[Start of SUPPLIED DATA]

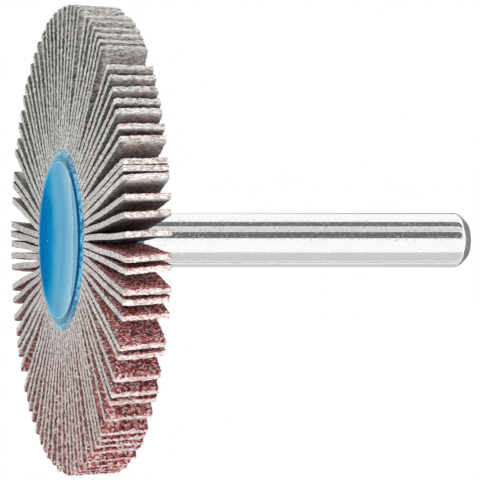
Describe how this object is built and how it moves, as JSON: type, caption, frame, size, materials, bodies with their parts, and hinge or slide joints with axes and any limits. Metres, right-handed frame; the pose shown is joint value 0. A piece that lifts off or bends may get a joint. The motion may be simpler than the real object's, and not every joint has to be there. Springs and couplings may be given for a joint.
{
  "type": "flap wheel",
  "caption": "Mounted flap wheel: a fan of coated abrasive flaps cast into a dished resin hub on a plain round shank, for grinding and polishing with a drill or die grinder.",
  "frame": {"origin": "centre of the hub's front face, on the axis; the wheel stands on the rim of that face, with the shank up", "axes": "+Z along the axis of rotation, from the front face to the shank's free end; seen from the shank, the flaps' grain faces clockwise"},
  "size_m": [0.0516, 0.0516, 0.0466],
  "materials": {
    "shank_steel": "polished",
    "hub_resin": "gloss",
    "abrasive_cloth": "matte"
  },
  "bodies": {
    "root": {"shank": "shank_steel", "hub_core": "hub_resin", "flap_pair_01": "abrasive_cloth", "flap_pair_02": "abrasive_cloth", "flap_pair_03": "abrasive_cloth", "flap_pair_04": "abrasive_cloth", "flap_pair_05": "abrasive_cloth", "flap_pair_06": "abrasive_cloth", "flap_pair_07": "abrasive_cloth", "flap_pair_08": "abrasive_cloth", "flap_pair_09": "abrasive_cloth", "flap_pair_10": "abrasive_cloth", "flap_pair_11": "abrasive_cloth", "flap_pair_12": "abrasive_cloth", "flap_pair_13": "abrasive_cloth", "flap_pair_14": "abrasive_cloth", "flap_pair_15": "abrasive_cloth", "flap_pair_16": "abrasive_cloth", "flap_pair_17": "abrasive_cloth", "flap_pair_18": "abrasive_cloth", "flap_pair_19": "abrasive_cloth", "flap_pair_20": "abrasive_cloth", "flap_pair_21": "abrasive_cloth", "flap_pair_22": "abrasive_cloth", "flap_pair_23": "abrasive_cloth", "flap_pair_24": "abrasive_cloth", "flap_pair_25": "abrasive_cloth", "flap_pair_26": "abrasive_cloth", "flap_pair_27": "abrasive_cloth", "flap_pair_28": "abrasive_cloth", "flap_pair_29": "abrasive_cloth", "flap_pair_30": "abrasive_cloth", "flap_pair_31": "abrasive_cloth", "flap_pair_32": "abrasive_cloth", "flap_pair_33": "abrasive_cloth", "flap_pair_34": "abrasive_cloth", "flap_pair_35": "abrasive_cloth", "flap_pair_36": "abrasive_cloth", "flap_pair_37": "abrasive_cloth", "flap_pair_38": "abrasive_cloth", "flap_pair_39": "abrasive_cloth", "flap_pair_40": "abrasive_cloth", "flap_pair_41": "abrasive_cloth", "flap_pair_42": "abrasive_cloth", "flap_pair_43": "abrasive_cloth"}
  },
  "joints": []
}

[End of SUPPLIED DATA]

WHAT TO PRODUCE ▸ Copy all data exactly, start to finish.

EXERCISE SOLUTION ▸
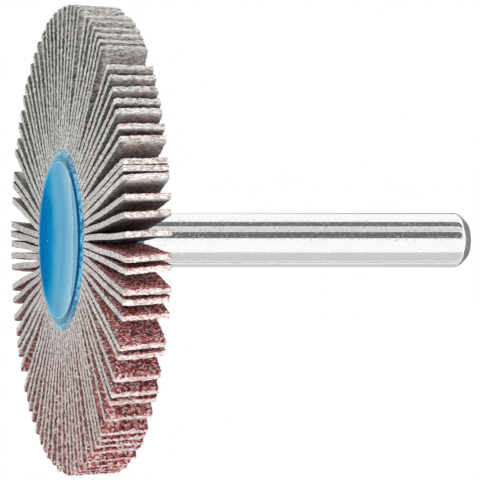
Describe how this object is built and how it moves, as JSON: type, caption, frame, size, materials, bodies with their parts, and hinge or slide joints with axes and any limits. Metres, right-handed frame; the pose shown is joint value 0. A piece that lifts off or bends may get a joint. The motion may be simpler than the real object's, and not every joint has to be there. Springs and couplings may be given for a joint.
{
  "type": "flap wheel",
  "caption": "Mounted flap wheel: a fan of coated abrasive flaps cast into a dished resin hub on a plain round shank, for grinding and polishing with a drill or die grinder.",
  "frame": {"origin": "centre of the hub's front face, on the axis; the wheel stands on the rim of that face, with the shank up", "axes": "+Z along the axis of rotation, from the front face to the shank's free end; seen from the shank, the flaps' grain faces clockwise"},
  "size_m": [0.0516, 0.0516, 0.0466],
  "materials": {
    "shank_steel": "polished",
    "hub_resin": "gloss",
    "abrasive_cloth": "matte"
  },
  "bodies": {
    "root": {"shank": "shank_steel", "hub_core": "hub_resin", "flap_pair_01": "abrasive_cloth", "flap_pair_02": "abrasive_cloth", "flap_pair_03": "abrasive_cloth", "flap_pair_04": "abrasive_cloth", "flap_pair_05": "abrasive_cloth", "flap_pair_06": "abrasive_cloth", "flap_pair_07": "abrasive_cloth", "flap_pair_08": "abrasive_cloth", "flap_pair_09": "abrasive_cloth", "flap_pair_10": "abrasive_cloth", "flap_pair_11": "abrasive_cloth", "flap_pair_12": "abrasive_cloth", "flap_pair_13": "abrasive_cloth", "flap_pair_14": "abrasive_cloth", "flap_pair_15": "abrasive_cloth", "flap_pair_16": "abrasive_cloth", "flap_pair_17": "abrasive_cloth", "flap_pair_18": "abrasive_cloth", "flap_pair_19": "abrasive_cloth", "flap_pair_20": "abrasive_cloth", "flap_pair_21": "abrasive_cloth", "flap_pair_22": "abrasive_cloth", "flap_pair_23": "abrasive_cloth", "flap_pair_24": "abrasive_cloth", "flap_pair_25": "abrasive_cloth", "flap_pair_26": "abrasive_cloth", "flap_pair_27": "abrasive_cloth", "flap_pair_28": "abrasive_cloth", "flap_pair_29": "abrasive_cloth", "flap_pair_30": "abrasive_cloth", "flap_pair_31": "abrasive_cloth", "flap_pair_32": "abrasive_cloth", "flap_pair_33": "abrasive_cloth", "flap_pair_34": "abrasive_cloth", "flap_pair_35": "abrasive_cloth", "flap_pair_36": "abrasive_cloth", "flap_pair_37": "abrasive_cloth", "flap_pair_38": "abrasive_cloth", "flap_pair_39": "abrasive_cloth", "flap_pair_40": "abrasive_cloth", "flap_pair_41": "abrasive_cloth", "flap_pair_42": "abrasive_cloth", "flap_pair_43": "abrasive_cloth"}
  },
  "joints": []
}